INFORMATION GIVEN:
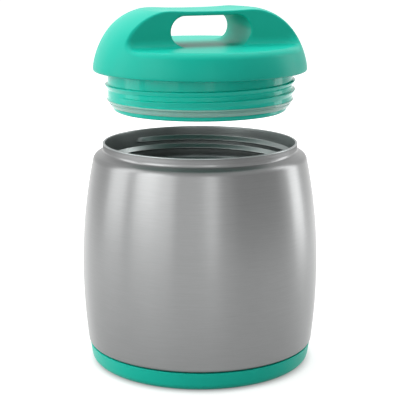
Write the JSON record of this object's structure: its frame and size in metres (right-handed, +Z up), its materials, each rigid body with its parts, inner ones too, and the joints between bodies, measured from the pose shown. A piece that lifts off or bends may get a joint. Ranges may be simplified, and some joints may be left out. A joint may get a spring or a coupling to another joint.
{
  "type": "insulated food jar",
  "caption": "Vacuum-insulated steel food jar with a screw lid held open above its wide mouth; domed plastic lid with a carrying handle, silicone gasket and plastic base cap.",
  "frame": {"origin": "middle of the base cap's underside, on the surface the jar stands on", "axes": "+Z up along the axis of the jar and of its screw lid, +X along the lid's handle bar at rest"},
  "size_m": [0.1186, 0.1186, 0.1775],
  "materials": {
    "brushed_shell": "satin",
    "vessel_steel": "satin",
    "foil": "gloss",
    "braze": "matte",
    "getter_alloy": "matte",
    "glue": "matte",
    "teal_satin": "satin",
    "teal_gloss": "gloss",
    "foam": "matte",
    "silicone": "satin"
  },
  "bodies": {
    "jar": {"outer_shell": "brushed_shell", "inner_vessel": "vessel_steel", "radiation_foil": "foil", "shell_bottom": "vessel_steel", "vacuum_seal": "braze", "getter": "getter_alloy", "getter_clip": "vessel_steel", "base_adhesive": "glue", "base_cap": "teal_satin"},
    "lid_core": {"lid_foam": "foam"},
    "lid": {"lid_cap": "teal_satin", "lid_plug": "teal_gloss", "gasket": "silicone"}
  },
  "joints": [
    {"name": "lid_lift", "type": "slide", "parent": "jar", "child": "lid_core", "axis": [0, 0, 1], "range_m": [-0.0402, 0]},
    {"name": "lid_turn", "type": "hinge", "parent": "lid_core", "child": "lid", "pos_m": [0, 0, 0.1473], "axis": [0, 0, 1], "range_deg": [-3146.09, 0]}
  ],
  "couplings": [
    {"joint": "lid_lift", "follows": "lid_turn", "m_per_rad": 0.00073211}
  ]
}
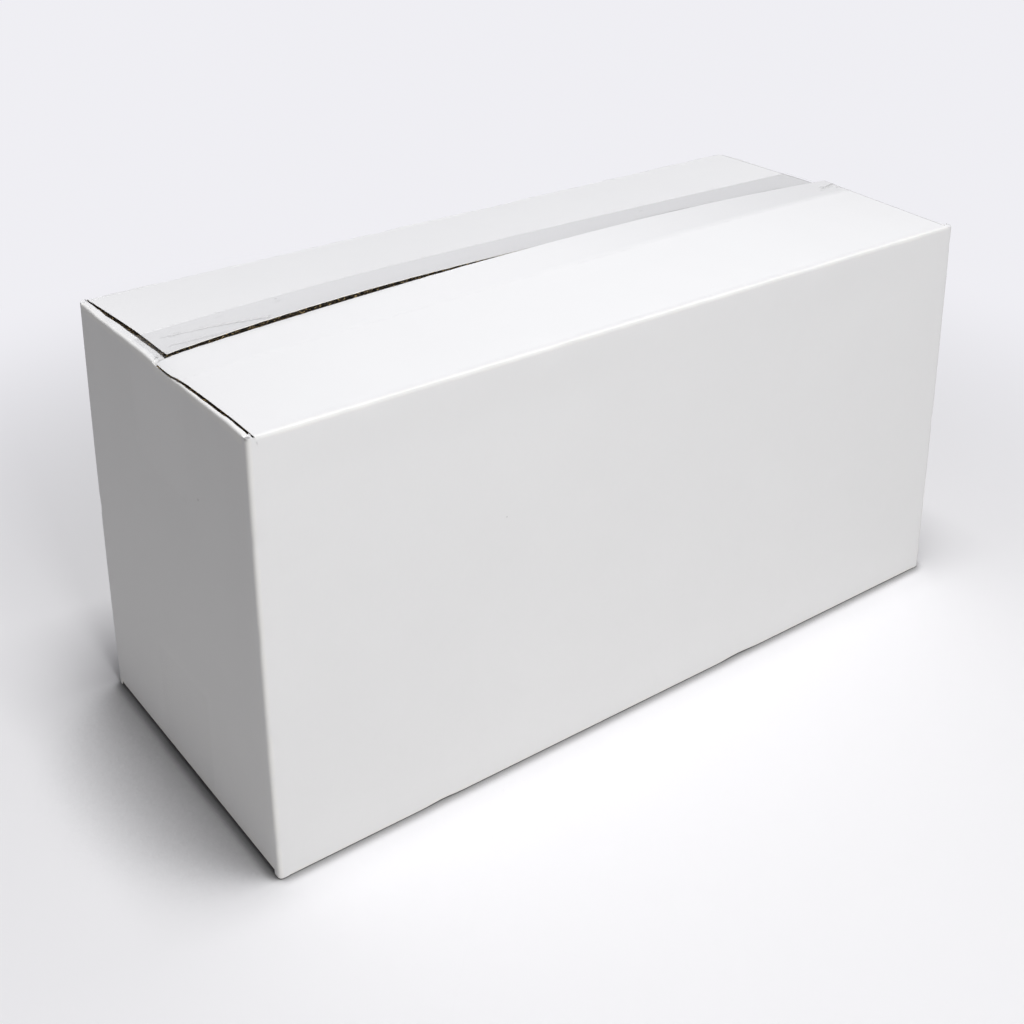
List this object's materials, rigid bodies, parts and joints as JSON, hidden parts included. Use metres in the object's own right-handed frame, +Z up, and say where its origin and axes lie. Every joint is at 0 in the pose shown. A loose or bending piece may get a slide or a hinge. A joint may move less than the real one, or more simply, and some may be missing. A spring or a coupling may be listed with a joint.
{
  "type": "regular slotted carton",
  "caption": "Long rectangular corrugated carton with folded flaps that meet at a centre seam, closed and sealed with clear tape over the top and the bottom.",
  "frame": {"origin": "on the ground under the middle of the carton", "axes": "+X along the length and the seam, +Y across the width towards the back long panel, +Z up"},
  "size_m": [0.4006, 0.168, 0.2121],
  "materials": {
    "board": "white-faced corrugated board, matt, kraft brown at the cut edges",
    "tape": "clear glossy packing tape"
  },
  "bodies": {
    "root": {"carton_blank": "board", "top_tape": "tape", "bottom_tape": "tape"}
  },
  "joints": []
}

WHAT IS EXPECTED: Only the lines from the one that contains "List this object's" through the last line should be repeated, each exactly as it stands, with both ends included.

RESULT BELOW:
List this object's materials, rigid bodies, parts and joints as JSON, hidden parts included. Use metres in the object's own right-handed frame, +Z up, and say where its origin and axes lie. Every joint is at 0 in the pose shown. A loose or bending piece may get a slide or a hinge. A joint may move less than the real one, or more simply, and some may be missing. A spring or a coupling may be listed with a joint.
{
  "type": "regular slotted carton",
  "caption": "Long rectangular corrugated carton with folded flaps that meet at a centre seam, closed and sealed with clear tape over the top and the bottom.",
  "frame": {"origin": "on the ground under the middle of the carton", "axes": "+X along the length and the seam, +Y across the width towards the back long panel, +Z up"},
  "size_m": [0.4006, 0.168, 0.2121],
  "materials": {
    "board": "white-faced corrugated board, matt, kraft brown at the cut edges",
    "tape": "clear glossy packing tape"
  },
  "bodies": {
    "root": {"carton_blank": "board", "top_tape": "tape", "bottom_tape": "tape"}
  },
  "joints": []
}